Dataset content start
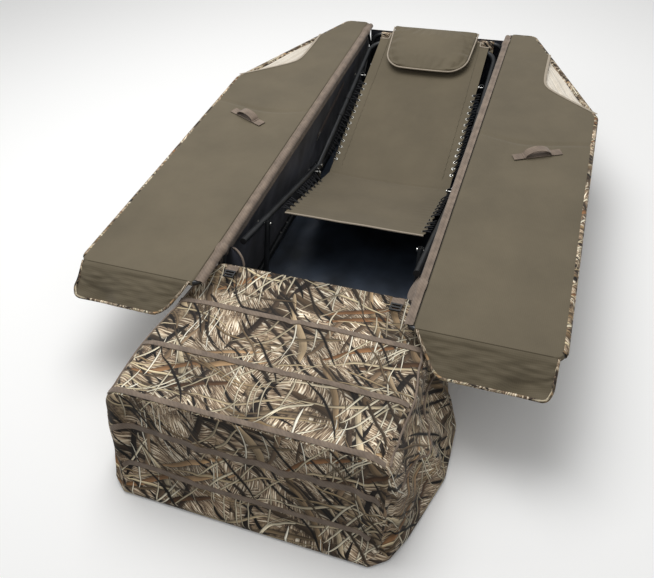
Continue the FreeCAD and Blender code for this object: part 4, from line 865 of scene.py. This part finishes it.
pillow = cloth_grid("headrest_cushion", 44, 38, pillow_point)
shape(pillow, "SOLIDIFY", thickness=0.014, offset=-1)
shape(pillow, "REMESH", mode="VOXEL", voxel_size=0.0055)
rim_held = []
for point in pillow.data.vertices:
    local = point.co - PILLOW_MIDDLE
    v = local.dot(BACK_WAY)
    edge = min(pillow_half(min(max(v, -0.125), 0.129)) - abs(local.x), v - PILLOW_LOW, PILLOW_HIGH - v)
    rim_held.append(1.0 if edge < 0.006 else 0.0)
settle(pillow, rim_held, 20, spare=0.02, pressure=4.0, cap=0.012)
for point in pillow.data.vertices:
    local = point.co - PILLOW_MIDDLE
    u, v, w = local.x, local.dot(BACK_WAY), local.dot(BACK_UP)
    side = max(0, abs(u) / pillow_half(min(max(v, -0.125), 0.129)) - 0.55) / 0.45
    fold = wrinkle(u * 7, v * 38, 0) * 0.010 * side * (1 if w > 0 else 0)
    w = max(w, -0.0085) + fold
    w += 0.006 * max(0, 1 - (u / 0.15) ** 2) * max(0, 1 - (v / 0.12) ** 2) * (1 if w > 0 else 0)
    point.co = pillow_place(u, v, w)
shape(pillow, "SUBSURF", levels=1, render_levels=1)
bpy.ops.object.shade_smooth()
dress(pillow.data, khaki_oxford)
rim = [pillow_place(pillow_half(v) + 0.004, v, 0.001) for v in (0.124, 0.10, 0.07, 0.04, 0.01, -0.02)]
for turn in (0.2, 0.5, 0.8, 1.1, 1.4):
    u, v = ROUND_HALF + 0.094 * math.cos(turn), ROUND_FROM - 0.094 * math.sin(turn)
    rim.append(pillow_place(u, v, 0.001))
rim += [Vector((-p.x, p.y, p.z)) for p in reversed(rim)]
pillow_piping = piping("headrest_piping", rim, 0.0034, light_tape)
for piece in (pillow, pillow_piping):
    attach(piece, "headrest")
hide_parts("headrest_pillow")

# Its fastening patch: a square of hook tape between the pillow and the back.
patch_low, patch_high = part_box("headrest_patch")


def patch_point(a, b):
    x = patch_low.x + (patch_high.x - patch_low.x) * a
    y = patch_low.y + (patch_high.y - patch_low.y) * b
    z = patch_low.z + (patch_high.z - patch_low.z) * b
    return Vector((x, y, z + 0.0006 * wrinkle(a * 9, b * 9, 0)))


patch = cloth_grid("headrest_hook_tape", 14, 8, patch_point, charcoal_nylon)
thicken(patch, 0.0012)
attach(patch, "headrest")
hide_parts("headrest_patch")

# Doors: khaki cloth on the face that shows when they lie open and printed cloth on the other, both
# drawn tight over a tube frame. The outer corner at the head is cut off and has a mesh window.
DOOR_FOOT, DOOR_HEAD, DOOR_INNER, DOOR_OUTER = -0.6545, 1.1745, 0.331, 0.7315
FACE_Z, BACK_Z, EDGE, CORNER = 0.3380, 0.3160, 0.010, 0.030
SHOULDER, WINDOW_FOOT = 0.563, 0.566
SEWN_Z = FACE_Z + 0.0006


def diagonal_x(y):
    """The cut-off edge at the shoulder."""
    return 0.4325 + (DOOR_HEAD - y) * 0.479


def window_x(y):
    """The window's curved inner edge: straight from the shoulder, then turning up to the head."""
    slant = 0.731 - (y - SHOULDER) * 1.31
    return 0.5 * (slant + 0.513 + math.hypot(slant - 0.513, 0.045))


def door_sides(y):
    """The panel's inner and outer edge at y, with round corners at both ends."""
    outer = min(DOOR_OUTER, window_x(y) if SHOULDER < y < 1.01 else 9, diagonal_x(y))
    inner = DOOR_INNER
    for end in (y - DOOR_FOOT, DOOR_HEAD - y):
        if end < CORNER:
            cut = CORNER - math.sqrt(max(0, CORNER**2 - (CORNER - end) ** 2))
            outer -= cut
            inner += cut * 0.3
    return inner, outer


def door_rise(x, y, inner, outer):
    """How far the cloth drops over the tube at its edges, and its share of the sag in the span."""
    drop = 0
    for distance in (x - inner, outer - x, y - DOOR_FOOT, DOOR_HEAD - y):
        if SHOULDER < y < 1.0 and distance == outer - x:
            continue
        short = max(0, EDGE - distance)
        drop = max(drop, EDGE - math.sqrt(max(0, EDGE**2 - short**2)))
    span = max(0, math.sin(math.pi * min(max((x - inner) / (outer - inner), 0), 1)))
    ends = min(1, (y - DOOR_FOOT) / 0.15, (DOOR_HEAD - y) / 0.15)
    return drop, span * max(ends, 0)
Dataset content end
— Given task —
Pick out every line of the listing containing the word "attach", and show those lines.

— Complete output —
    attach(piece, "headrest")
attach(patch, "headrest")